Songs You Need In Your Life: March 5, 2025

Tracks we love right now, in no particular order.

Each week, The FADER staff rounds up the songs we can’t get enough of. Here they are, in no particular order. Listen on our Spotify and Apple Music playlists, or hear them all below.

Doechii, “Anxiety”

The lore of Doechii’s “Anxiety” is long and twisty but the short version is that she’s rapping over Gotye’s “Somebody That I Used To Know” and absolutely floating over the 2011 hit. The rapping is pacy and effortless as the confidence in her words leaves you gassed up, only for the song to switch up with Doechii singing about her anxious feelings that arrive like an unwanted visitor. Digging up a loosie from the archives and it sounding better than anything else out there is testament to the roll Doechii is on right now. —David Renshaw

Little Simz, “Flood”

The first taste of Little Simz’ upcoming album Lotus (due May 16) is “Flood,” a darkly confident vibe check featuring Obongjayar and Moonchild Sanelly. Simz uses her time to lay out a blueprint for her success and her tips include avoiding snakes, keep moving forwards, and “being as free as I can.” If the last few years have marked an ascendance for the U.K. rapper, now it sounds like she’s ready to soar. —DR

Chloe Qisha, “Sex, Drugs, & Existential Dread”

Rising British pop star Chloe Qisha channels the loose funk of Prince and David Bowie in a song that (reasonably) suggests the solution to personal boredom and global collapse is getting naked and making out with a friend. “We’re all going to die,” Qisha reminds us over a taut bassline, “So if you got something to say, just say it.” It’s a sort of carpe diem statement for doomscrollers and bed rotters. —DR

The Residents, “Prelude / Metal Madness”

In the late ’80s, two metal-obsessed teens shot themselves in a Reno, Nevada, playground sparking national moral panic, a conspiracy that centered on supposed subliminal Satanic messages inserted backwards into the grooves of Judas Priest records. The Residents, purveyors of musical horror and comedy for half a century, became fascinated with the court case that followed the suicides, and turned the sordid tale into an opera titled Doctor Dark, featuring orchestration from the San Francisco Conservatory of Music’s Edwin Outwater. The saga opens with “Prelude / Metal Madness.” A minute-long intro of increasingly dissonant strings and chirping birds dissolves into the madness section of the song featuring crashing drums, punishing power chords, and screamed vocals (“I hate you / You hate me / I hate you too”).

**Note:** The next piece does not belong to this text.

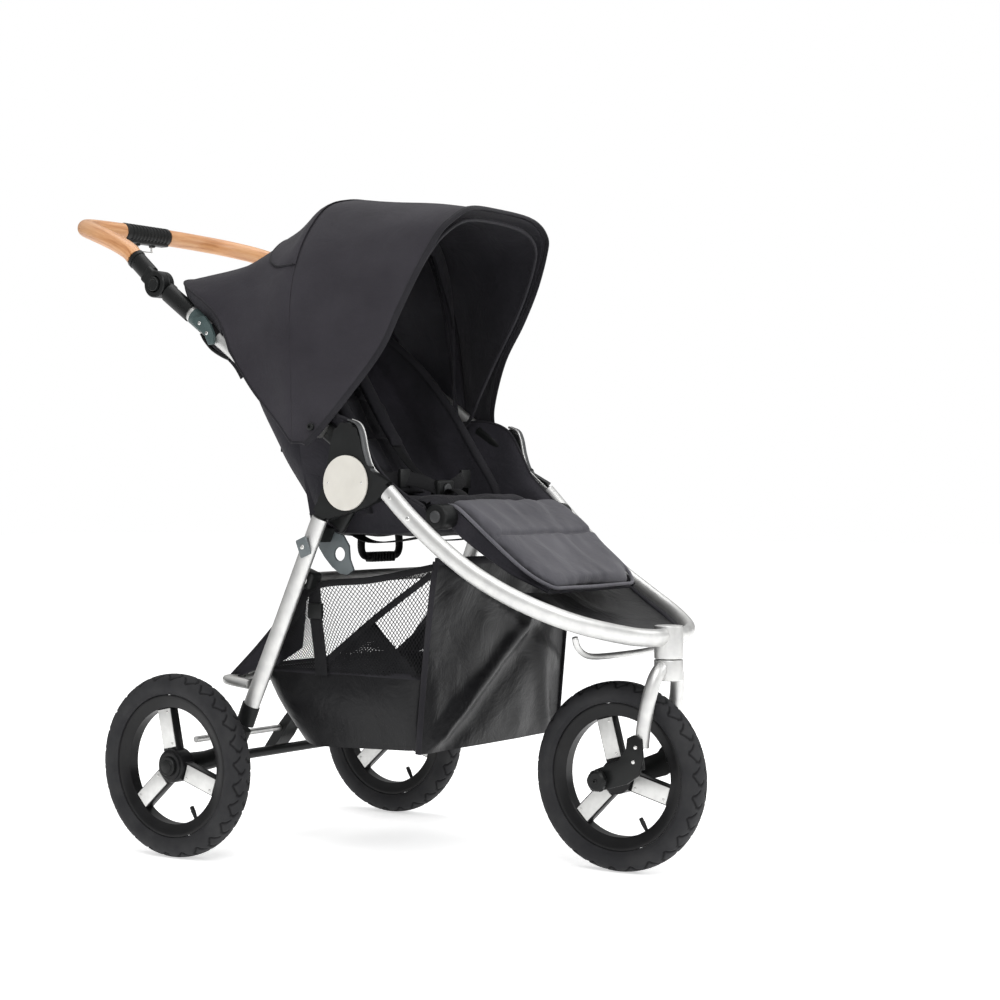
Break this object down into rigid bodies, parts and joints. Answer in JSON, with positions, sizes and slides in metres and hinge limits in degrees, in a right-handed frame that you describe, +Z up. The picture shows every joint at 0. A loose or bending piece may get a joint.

It teleports us back in time to the chaos that set off the air raid sirens for America’s “moral majority” nearly 40 years ago. —Raphael Helfand

bdrmm, “Snares”

British band bdrmm have pulled off the indie-to-electronic transition with superb finesse. On “Snares,” the titular drums dance near the back of the mix, hiding in the shadows of a heavy kick, a hit that sounds like a cowbell stuffed with papier-mâché, and lush synth pads that sweep in as Ryan Smith monotones, “Believe me when I say this is not all we have / There’s plenty more to come.” —RH

Elita, “Planet Paparazzi”

From the stormy minds of Elita — the Newfoundland trio of Elita, Krank, and Tim — comes the eerie new single “Planet Paparazzi,” released alongside the announcement of their debut LP, HELL HILL. The track is slick slacker trip-hop on its face, but beneath seethes a squall of glitchy synth-pop, its tortured synths twisted around the tentacles of 21st-century Q2 dystopia. —RH

ADÉLA, “Machine Girl”

ADÉLA came out of the reality competition show that formed KATSEYE and was disqualified by the judges because they thought she’d be a stronger solo artist. “Machine Girl,” her latest single that’s co-produced by Grimes, proves that assessment a hundred times over. Her Auto-Tuned vocals are sleek, her face magnetic, and she dances her complete ass off in the music video. Pop girlies, eat this one up. —Steffanee Wang

ilham, “roster”

There’s something about the hook melody on ilham’s “roster” that’s so familiar to me, like I heard this song from the car radio many years ago. The “boy, bye” song is built around that slinky turn-of-the-millennium R&B production that itches the nostalgic spot in your brain, and ilham’s silky vocals just make me want to listen on a loop. —SW

Lord Jah-Monte Ogbon, “Nah, You’re Mad Extra”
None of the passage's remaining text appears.